As a boy he would frequently visit Egypt to see relatives. The family business was in tailoring. “I haven’t been for a long time," he said. "I have family over there who I speak to often. I am proud of it. I can speak a bit of Arabic – a tiny bit."
His father who is a good cook, works as an interpreter and his mother in midwifery. “They have been great role models for me," Radwan said. "One of the nicest things about my England debut was they’d been used to watching me in Middlesbrough when I was 13 then for them to be able to watch me at Twickenham was special. We were warming up and I was looking around and just thinking I felt quite proud that I could give something back to them.
“I was 13 when I first played. I was staying at a friend’s house and couldn’t get home. My friend took me rugby training – and I loved it and kept going back. Once I had the ball I could run about. It was so different I had never had anything like it before. I took to it straight away."

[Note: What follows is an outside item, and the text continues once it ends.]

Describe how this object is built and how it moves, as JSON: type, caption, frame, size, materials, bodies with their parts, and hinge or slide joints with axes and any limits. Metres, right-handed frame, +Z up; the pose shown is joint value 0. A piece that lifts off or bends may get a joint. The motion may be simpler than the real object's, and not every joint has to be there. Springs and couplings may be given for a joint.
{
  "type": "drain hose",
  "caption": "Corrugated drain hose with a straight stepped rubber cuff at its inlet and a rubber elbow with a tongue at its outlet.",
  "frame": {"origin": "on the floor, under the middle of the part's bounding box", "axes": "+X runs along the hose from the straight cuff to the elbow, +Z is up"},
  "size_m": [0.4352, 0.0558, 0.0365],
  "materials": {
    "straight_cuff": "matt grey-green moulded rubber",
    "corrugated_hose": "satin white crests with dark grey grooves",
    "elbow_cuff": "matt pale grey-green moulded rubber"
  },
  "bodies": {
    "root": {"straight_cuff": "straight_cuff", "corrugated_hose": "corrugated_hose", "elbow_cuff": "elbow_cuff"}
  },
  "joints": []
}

On Sunday, Radwan links up with England in London as part of a 45-man training camp ahead of the autumn internationals against South Africa, Australia and Tonga. His appetite for the big time was whetted during the summer when he played for England against Canada.

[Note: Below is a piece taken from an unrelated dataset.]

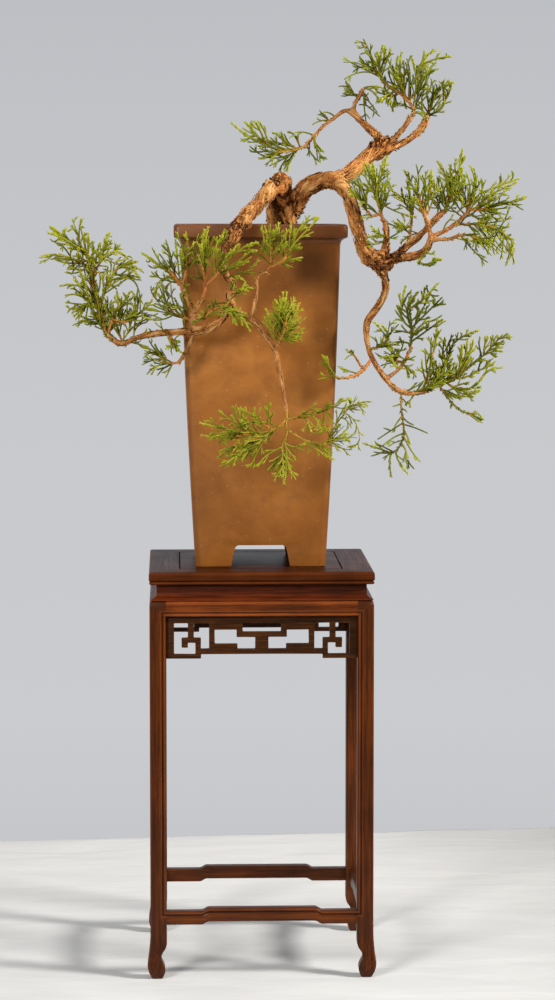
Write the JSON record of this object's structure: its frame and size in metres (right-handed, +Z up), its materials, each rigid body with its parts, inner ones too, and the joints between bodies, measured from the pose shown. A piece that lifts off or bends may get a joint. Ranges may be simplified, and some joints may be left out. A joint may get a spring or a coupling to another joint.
{
  "type": "juniper bonsai",
  "caption": "Cascading juniper bonsai with twisting bare branches and small foliage fans, in a tall square clay pot on a lacquered openwork wooden stand.",
  "frame": {"origin": "middle of the bounding box in plan, on the floor under the feet of the stand", "axes": "+Z up, -Y towards the front face of the stand and the viewer, +X to the right in that view"},
  "size_m": [0.3538, 0.201, 0.6927],
  "materials": {
    "lacquer": "satin reddish-brown lacquer",
    "clay": "unglazed fired clay, lightly burnished",
    "earth": "matt granular soil",
    "bark": "rough stringy bark",
    "leaf": "matt scale leaves"
  },
  "bodies": {
    "root": {"stand_top_frame": "lacquer", "stand_top_panel": "lacquer", "stand_waist": "lacquer", "stand_leg_front_left": "lacquer", "stand_leg_front_right": "lacquer", "stand_leg_back_right": "lacquer", "stand_leg_back_left": "lacquer", "stand_apron_front": "lacquer", "stand_apron_right": "lacquer", "stand_apron_back": "lacquer", "stand_apron_left": "lacquer", "stand_lattice_front": "lacquer", "stand_lattice_right": "lacquer", "stand_lattice_back": "lacquer", "stand_lattice_left": "lacquer", "stand_stretcher_front": "lacquer", "stand_stretcher_right": "lacquer", "stand_stretcher_back": "lacquer", "stand_stretcher_left": "lacquer", "pot": "clay", "soil": "earth", "wood": "bark", "foliage_apex_crown": "leaf", "foliage_apex_right": "leaf", "foliage_arch_sprig": "leaf", "foliage_arch_up": "leaf", "foliage_bough_left": "leaf", "foliage_bough_low": "leaf", "foliage_bough_top": "leaf", "foliage_crown": "leaf", "foliage_crown_right": "leaf", "foliage_drop_left": "leaf", "foliage_fan_left": "leaf", "foliage_fan_mid": "leaf", "foliage_far_low": "leaf", "foliage_far_under": "leaf", "foliage_fork_sprig": "leaf", "foliage_front_low": "leaf", "foliage_front_mid": "leaf", "foliage_front_top": "leaf", "foliage_hanging": "leaf", "foliage_inner": "leaf", "foliage_inner_low": "leaf", "foliage_left_inner": "leaf", "foliage_left_low": "leaf", "foliage_left_mid": "leaf", "foliage_left_out": "leaf", "foliage_left_top": "leaf", "foliage_low_left": "leaf", "foliage_low_mid": "leaf", "foliage_low_right": "leaf", "foliage_over_pot": "leaf", "foliage_pad_hanging": "leaf", "foliage_pad_outer": "leaf", "foliage_rim_left": "leaf", "foliage_rim_right": "leaf", "foliage_rise": "leaf", "foliage_twig_sprig": "leaf", "foliage_under_sprig": "leaf", "foliage_wiggle_sprig": "leaf"}
  },
  "joints": []
}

“It was a really good time,“ he said. “I learnt a lot and the way it went couldn’t have finished any better. It is something I think about every day. It is a big motivation because I know I want to do it again and as often as possible.

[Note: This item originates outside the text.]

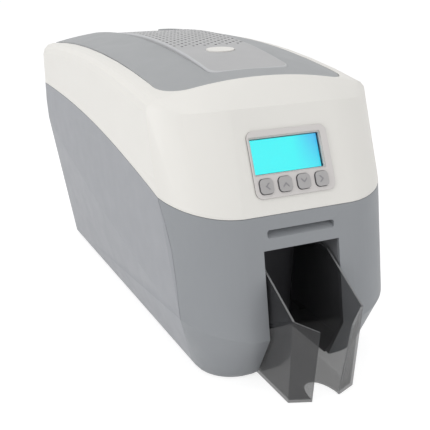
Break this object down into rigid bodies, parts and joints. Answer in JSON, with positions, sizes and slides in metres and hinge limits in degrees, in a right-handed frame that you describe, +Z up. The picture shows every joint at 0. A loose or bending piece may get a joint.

“I do feel like I have a lot more to give. But you have got to stay level headed. I am aware a lot of my game needs work. I am aware I can take a few more steps forward and I know I have a lot more to give. It’s not getting too carried away and keep grafting. I mustn’t lose track of the fact that the most important thing is to play well for Newcastle. That will give me an opportunity or England.
“I am very focused. If I want to achieve what I am capable of I have to concentrate and stay in the now and not get too wrapped up in what could happen in a year’s time, two years’ time.”
Radwan might not be a household name in Egypt, where rugby is in its infancy with a federation only established four years ago. There are 12 clubs and the game is slowly taking root. That growth could be accelerated, though, as Radwan continues his rapid rise to the top of English rugby.